⑥Ludwig Wittgenstein,Philosophical Investigations,§79.
⑦Saul Kripke,Naming and Necessity,Harvard University Press,1980.
⑧弗雷格在“Sense and Reference”一文中指出,对于“1)晨星=昏星”和“2)晨星=晨星”两个句子,前者表达了一个天文学上的认知发现,而后者却没有,其缘故究竟何在,这通常被称为“弗雷格之谜”。他对此问题的处理可以这样表述:1)和2)之所以有区别,是因为它们表达的不是同一个命题。如果1)是真的,那么它与2)具有同样的真值,即在意谓上相同,亦即“晨星”和“昏星”的意谓相同,但这并不意味着二者表达了同样的认知意义。克里普克认为,“弗雷格之谜”并不是一个真正的问题,因为它可以归结为信念之谜。

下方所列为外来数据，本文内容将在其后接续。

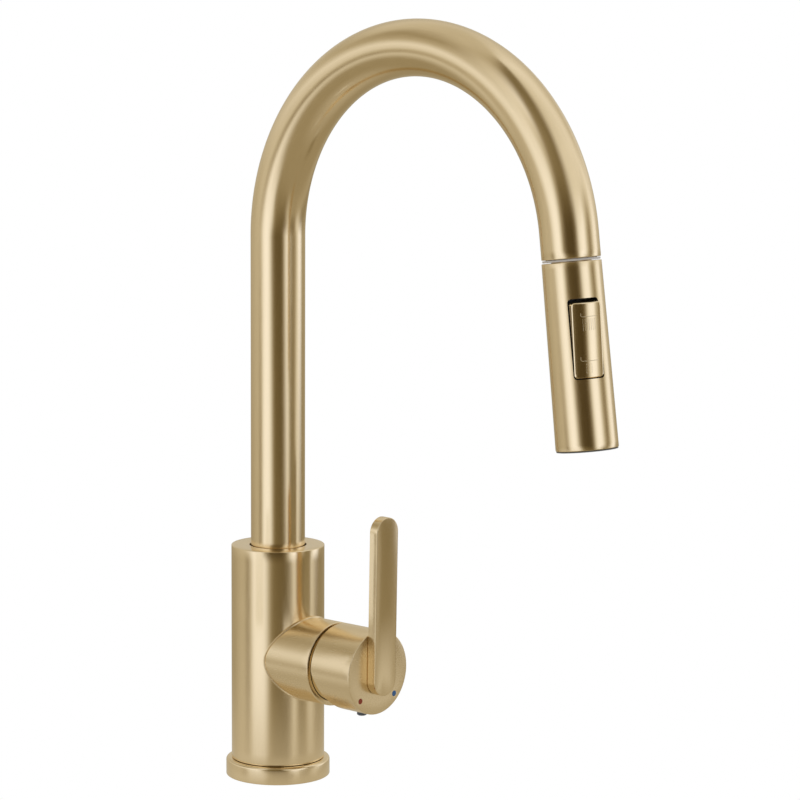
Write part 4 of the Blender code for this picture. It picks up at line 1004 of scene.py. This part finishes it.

⑨See Hilary Putnam,Representation and Reality,The MIT Press,1991,p.87.
⑩Davidson,“Incoherence and Irrationality”,Problems of Rationality,Oxford University Press,2004,p.197.